AN ASYLUM FOR MANKIND

A distinctive definition of nationality resting on American freedom was born in the Revolution. From the beginning, the idea of “American exceptionalism”—the belief that the United States has a special mission to serve as a refuge from tyranny, a symbol of freedom, and a model for the rest of the world—has occupied a central place in American nationalism. The new nation declared itself, in the words of Virginia leader James Madison, the “workshop of liberty to the Civilized World.” Paine’s remark in Common Sense, “we have it in our power to begin the world over again,” and his description of the new nation as an “asylum for mankind,” expressed a sense that the Revolution was an event of global historical importance. Countless sermons, political tracts, and newspaper articles of the time repeated this idea.
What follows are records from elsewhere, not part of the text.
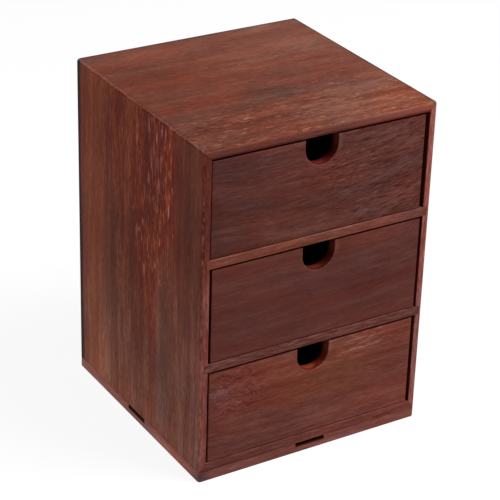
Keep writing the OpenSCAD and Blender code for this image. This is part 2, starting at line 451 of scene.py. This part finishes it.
def flecked(s, colour, cut):
    """The colour with sparse, sharp, pale flecks, where the patches ask for them."""
    if not any(patch.flecks for patch in cut.wood.patches):
        return colour
    share = total(s, 0.0, "flecks", cut.zones)
    field = s.noise(cut.grain, FLECK_SCALE, detail=2.0)
    sharp = s.fade(s.plus(field, share, FLECK_GAIN), *FLECK_RANGE)
    mask = s.times(sharp, s.times(share, FLECK_ONSET, clamp=True))
    return s.mix(s.times(mask, s.times(cut.calm, FLECK_SHARE)), colour, linear(cut.wood.fleck))


def marked(s, colour, cut, light, dark, pores):
    """The colour with its dashes, flecks and fine open pores."""
    stain = cut.wood.stain
    colour = s.mix(s.times(light, PALE_DASH_SHARE), colour, shifted(stain, PALE_DASH_STEP))
    colour = flecked(s, colour, cut)
    colour = s.mix(s.times(dark, DARK_DASH_SHARE), colour, shifted(stain, DARK_DASH_STEP))
    return s.tinted(s.times(pores, PORE_SHARE), colour, PORE)


def worn_arrises(s, normal, cut):
    """A mask of the spots on the arrises where the stain has worn thin."""
    sizes = [s.math("ABSOLUTE", part) for part in s.parts(normal)]
    largest = s.math("MAXIMUM", s.math("MAXIMUM", sizes[0], sizes[1]), sizes[2])
    spots = s.fade(s.noise(cut.board, WORN_SCALE, detail=2.0), *WORN_RANGE)
    wear = total(s, cut.wood.wear, "wear", cut.zones)
    return s.times(s.fade(largest, *ARRIS_RANGE), s.times(spots, wear))


def finished(s, colour, normal, cut):
    """The colour with the board's edges, painted shade on its face that looks inwards, and its worn
    arrises.
    """
    colour = s.tinted(cut.turned, colour, cut.wood.edge)
    if any(cut.wood.inside):
        # Painted shade on the face that looks into the cabinet
        inward_shade = s.fade(s.dot(normal, cut.wood.inside), *INSIDE_SHADE_RANGE)
        colour = s.tinted(inward_shade, colour, INSIDE_SHADE)
    return s.mix(worn_arrises(s, normal, cut), colour, shifted(cut.wood.stain, PALE_DASH_STEP))


def relief(s, cut, light, dark, pores):
    """The normal of a surface whose pale dashes stand up, and whose dark dashes and pores sink in."""
    height = s.math("SUBTRACT", s.plus(light, cut.lines, LINE_HEIGHT), dark)
    height = s.plus(height, pores, PORE_HEIGHT)
    inputs = {"Height": height, "Strength": BUMP_STRENGTH, "Distance": BUMP_DISTANCE}
    return s.add("ShaderNodeBump", inputs).outputs["Normal"]


def stained_wood(name, wood):
    """Open-grained wood under a satin red-brown stain, as a solid texture."""
    material, s = material_shade(name)
    coords = s.add("ShaderNodeTexCoord", {}).outputs
    cut = cut_board(s, coords["Object"], coords["Normal"], wood)
    light, dark = dashes(s, cut)
    pores = s.fade(s.noise(cut.grain, PORE_SCALE, detail=1.0), *PORE_RANGE)
    colour = marked(s, stained(s, cut), cut, light, dark, pores)
    roughness = s.plus(s.plus(ROUGHNESS, cut.lines, LINE_ROUGHNESS), pores, PORE_ROUGHNESS)
    surface = s.add("ShaderNodeBsdfPrincipled", {
        "Base Color": finished(s, colour, coords["Normal"], cut),
        "Roughness": roughness,
        "Normal": relief(s, cut, light, dark, pores),
        "Specular IOR Level": SPECULAR,
    })
    s.add("ShaderNodeOutputMaterial", {"Surface": surface.outputs["BSDF"]})
    return material


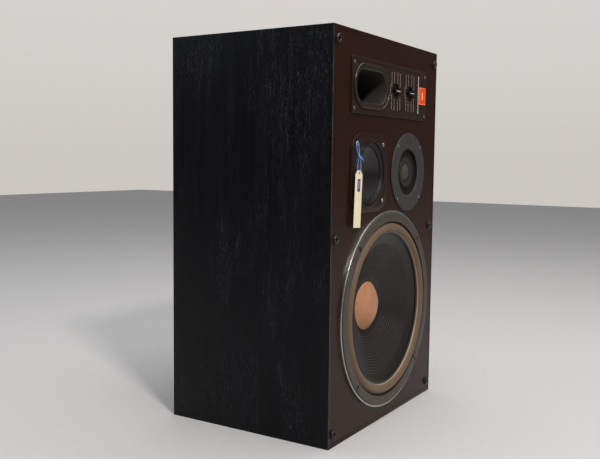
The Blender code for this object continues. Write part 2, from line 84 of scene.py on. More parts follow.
# ------------------------------------------------------------------ camera
def add_camera():
    az, el, roll = (math.radians(v) for v in (-58.11406, 5.096767, 0.6255067))
    fwd = Vector((-math.sin(az) * math.cos(el), math.cos(az) * math.cos(el), -math.sin(el)))
    right = Vector((math.cos(az), math.sin(az), 0))
    up = right.cross(fwd)
    r = right * math.cos(roll) + up * math.sin(roll)
    u = up * math.cos(roll) - right * math.sin(roll)
    cam = bpy.data.objects.new("camera", bpy.data.cameras.new("camera"))
    bpy.context.scene.collection.objects.link(cam)
    cam.data.lens = 47.572
    cam.data.sensor_width = 36.0
    cam.data.sensor_fit = "HORIZONTAL"
    cam.matrix_world = Matrix((
        (r.x, u.x, -fwd.x, -1.42484), (r.y, u.y, -fwd.y, FY - 0.68028),
        (r.z, u.z, -fwd.z, 0.51839), (0, 0, 0, 1)))
    bpy.context.scene.camera = cam


add_camera()
bpy.context.scene.view_settings.view_transform = "Standard"


# --------------------------------------------------------------- materials
class Mat:
    """A small builder round one Principled material."""

    def __init__(self, name, base, rough, metal=0.0, spec=0.5, coat=0.0, coat_rough=0.1,
                 sheen=0.0, sheen_rough=0.5):
        m = bpy.data.materials.new(name)
        m.use_nodes = True
        self.m, self.t = m, m.node_tree
        self.n, self.l = self.t.nodes, self.t.links
        self.b = self.n["Principled BSDF"]
        self.b.inputs["Base Color"].default_value = (*base, 1)
        self.b.inputs["Roughness"].default_value = rough
        self.b.inputs["Metallic"].default_value = metal
        self.b.inputs["Specular IOR Level"].default_value = spec
        self.b.inputs["Coat Weight"].default_value = coat
        self.b.inputs["Coat Roughness"].default_value = coat_rough
        self.b.inputs["Sheen Weight"].default_value = sheen
        self.b.inputs["Sheen Roughness"].default_value = sheen_rough
        self.base, self.rough = base, rough
        self.color_out = None
        self.rough_out = None
        self.normal_out = None
        self.coord = self.n.new("ShaderNodeTexCoord").outputs["Object"]

    def mapped(self, scale=(1, 1, 1), rot=(0, 0, 0), loc=(0, 0, 0)):
        mp = self.n.new("ShaderNodeMapping")
        mp.inputs["Scale"].default_value = scale
        mp.inputs["Rotation"].default_value = rot
        mp.inputs["Location"].default_value = loc
        self.l.new(self.coord, mp.inputs["Vector"])
        return mp.outputs["Vector"]

    def noise(self, scale, detail=4.0, rough=0.6, vec=None, distortion=0.0):
        t = self.n.new("ShaderNodeTexNoise")
        t.inputs["Scale"].default_value = scale
        t.inputs["Detail"].default_value = detail
        t.inputs["Roughness"].default_value = rough
        t.inputs["Distortion"].default_value = distortion
        self.l.new(vec or self.coord, t.inputs["Vector"])
        return t.outputs["Fac"]

    def voronoi(self, scale, vec=None, feature="F1", out="Distance"):
        t = self.n.new("ShaderNodeTexVoronoi")
        t.feature = feature
        t.inputs["Scale"].default_value = scale
        self.l.new(vec or self.coord, t.inputs["Vector"])
        return t.outputs[out]

    def ramp(self, fac, lo, hi, a=0.0, b=1.0):
        """Fac from lo..hi to a..b, clamped."""
        t = self.n.new("ShaderNodeMapRange")
        t.inputs["From Min"].default_value = lo
        t.inputs["From Max"].default_value = hi
        t.inputs["To Min"].default_value = a
        t.inputs["To Max"].default_value = b
        self.l.new(fac, t.inputs["Value"])
        return t.outputs["Result"]

    def math(self, op, a, b=None):
        t = self.n.new("ShaderNodeMath")
        t.operation = op
        for k, v in enumerate((a, b)):
            if v is None:
                continue
            if isinstance(v, (int, float)):
                t.inputs[k].default_value = v
            else:
                self.l.new(v, t.inputs[k])
        return t.outputs[0]

    def xyz(self):
        t = self.n.new("ShaderNodeSeparateXYZ")
        self.l.new(self.coord, t.inputs[0])
        return t.outputs

    def radius(self, cx=0.0, cy=0.0, upright=False):
        """Distance from an axis, in millimetres: local Z, or world Y through x=cx, z=cy."""
        o = self.xyz()
        a = self.math("SUBTRACT", o[0], cx * MM)
        b = self.math("SUBTRACT", o[2 if upright else 1], cy * MM)
        s = self.math("ADD", self.math("MULTIPLY", a, a), self.math("MULTIPLY", b, b))
        return self.math("MULTIPLY", self.math("SQRT", s), 1000.0)

    def mix(self, fac, color, blend="MIX"):
        """Mixes color over what the material has so far, by fac."""
        t = self.n.new("ShaderNodeMix")
        t.data_type = "RGBA"
        t.blend_type = blend
        if isinstance(fac, (int, float)):
            t.inputs["Factor"].default_value = fac
        else:
            self.l.new(fac, t.inputs["Factor"])
        if self.color_out is None:
            t.inputs[6].default_value = (*self.base, 1)
        else:
            self.l.new(self.color_out, t.inputs[6])
        if isinstance(color, tuple):
            t.inputs[7].default_value = (*color, 1)
        else:
            self.l.new(color, t.inputs[7])
        self.color_out = t.outputs[2]
        return self

    def vary_rough(self, fac, lo, hi):
        r = self.ramp(fac, 0.0, 1.0, lo, hi)
        self.rough_out = r if self.rough_out is None else self.math("ADD", self.rough_out, r)
        return self

    def bump(self, height, strength=0.3, dist=0.0005):
        t = self.n.new("ShaderNodeBump")
        t.inputs["Strength"].default_value = strength
        t.inputs["Distance"].default_value = dist
        self.l.new(height, t.inputs["Height"])
        if self.normal_out is not None:
            self.l.new(self.normal_out, t.inputs["Normal"])
        self.normal_out = t.outputs["Normal"]
        return self

    def done(self):
        if self.color_out is not None:
            self.l.new(self.color_out, self.b.inputs["Base Color"])
        if self.rough_out is not None:
            self.l.new(self.rough_out, self.b.inputs["Roughness"])
        if self.normal_out is not None:
            self.l.new(self.normal_out, self.b.inputs["Normal"])
        return self.m


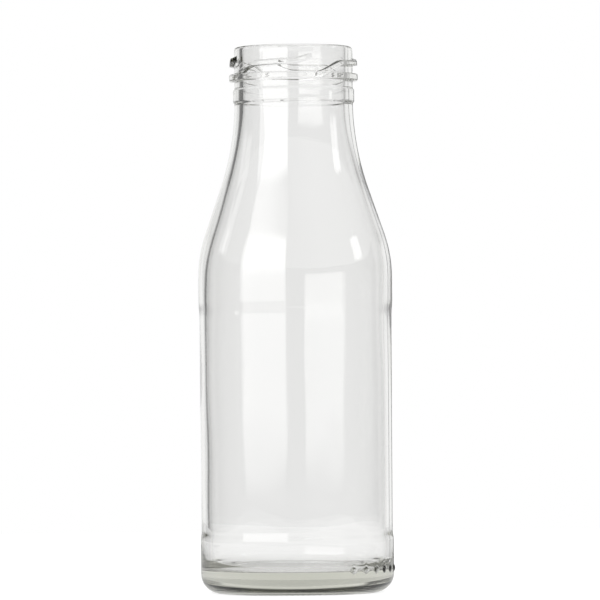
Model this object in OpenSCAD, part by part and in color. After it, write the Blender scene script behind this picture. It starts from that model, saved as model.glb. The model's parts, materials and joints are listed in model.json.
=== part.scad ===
// Clear glass milk bottle with a 38 mm twist-off finish, moulded in one piece.
// The origin is the centre of the standing ring, on the surface that the bottle stands on. +Z is up.
// The front, where an angle of 0 points, is -Y. Angles grow to the right of the front.

/* [Body] */
// Height from the standing surface to the rim
bottle_h = 162.6; // [160:0.2:168]
// Diameter of the heel band
heel_d = 57.6; // [57:0.1:59]
// Height of the heel band's upper edge
heel_top = 16; // [13:0.2:18]
// Radius that the heel turns in with, from the wall to the standing ring
heel_round = 6; // [4:0.2:7]
// Diameter of the label panel at its lower edge
panel_low_d = 57; // [56.4:0.1:57.2]
// Diameter of the label panel at its upper edge
panel_high_d = 57.3; // [56.8:0.1:57.5]
// Height of the label panel's upper edge
panel_top = 87.2; // [82:0.2:90]
// Height over which the wall steps in and out at the label panel
panel_step = 2.6; // [1:0.2:4]

/* [Shoulder and neck] */
// Diameter at the foot of the shoulder, which is the widest part
shoulder_d = 57.8; // [57.6:0.1:58.4]
// Height where the shoulder starts to turn in
shoulder_z = 94; // [91:0.2:95]
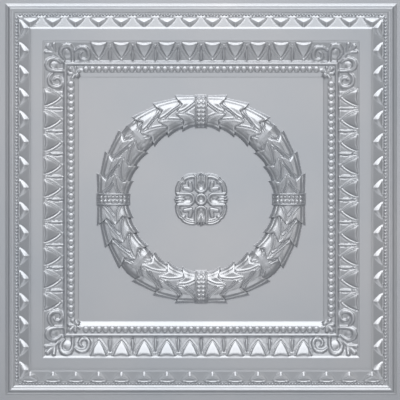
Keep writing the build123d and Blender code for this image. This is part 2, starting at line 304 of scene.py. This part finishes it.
def leaves(t, rho):
    """Height of the wreath's leaves; t in degrees from a strap, rho from the middle line."""
    p = way_along_whorl(t, rho)
    out = OUTER_HALF + OUTER_FLARE * p ** 1.7
    inn = INNER_HALF + INNER_FLARE * p ** 1.7
    f = np.where(rho > 0, rho / out, -rho / inn)
    body = np.clip(1.0 - np.clip(f, 0, 1) ** (2.0 + 1.6 * p ** 2), 0.0, 1.0) ** 0.56
    live = smooth(body, 0.05, 0.4)
    away = smooth(np.abs(rho - 1.5), 6.0, 12.0) * (1.0 - 0.6 * smooth(rho, 16.0, 24.0))
    z = body * (ROOT_HIGH + WHORL_RISE * np.minimum(p / 0.89, 1.0) - away * smooth(p, 0.89, 1.0))
    z = z * (1.0 - 0.22 * smooth(p, 0.6, 1.0) * smooth(np.abs(rho), 10.0, 24.0))
    # arms of the crest leaf, converging on its tip, each with a narrow leaf beside it
    up = rho - along(p, UPPER)
    dn = rho - along(p, LOWER)
    fade = smooth(p, 0.0, 0.1) * (1.0 - smooth(p, 0.85, 1.0)) * (1.0 - smooth(t, 40.0, 44.0))
    fade = fade * live
    z = z - fade * 0.9 * (bell(up, 1.0) + bell(dn, 1.0))
    z = z + fade * (bell(up - 2.5, 1.6) + bell(dn + 2.5, 1.6))
    rib = fade * (1.0 - smooth(p, 0.5, 0.8))
    z = z + rib * (bell(up + 2.8, 1.3) - 1.3 * bell(up + 5.4, 1.2)) * smooth(dn, 1.0, 4.0)
    z = z + rib * 0.9 * bell(dn - 2.8, 1.3) * smooth(-up, 3.0, 6.0)
    tip = smooth(p, 0.35, 0.95) * (up < 1.0) * (dn > -1.0)
    z = z + live * 1.2 * bell(rho - 1.6, 2.6) * tip
    # midribs of the outer and inner leaves
    keel = rho - 20.2 - 2.6 * p ** 2
    z = z + fade * (0.3 * bell(keel - 2.4, 1.4) - 0.6 * bell(keel, 1.4) + 0.3 * bell(keel + 3.2, 2.0))
    keel = rho + 16.6 + 3.4 * p ** 2
    return z + fade * (0.3 * bell(keel + 2.2, 1.4) - 0.5 * bell(keel, 1.4))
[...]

Unburdened by the institutions— monarchy, aristocracy, hereditary privilege—that oppressed the peoples of the Old World, America and America alone was the place where the principle of universal freedom could take root. This was why Jefferson addressed the Declaration to “the opinions of mankind,” not just the colonists themselves or Great Britain.

First to add his name to the Declaration of Independence was the Massachusetts merchant John Hancock, president of the Second Continental Congress, with a signature so large, he declared, according to legend, that King George III could read it without his spectacles.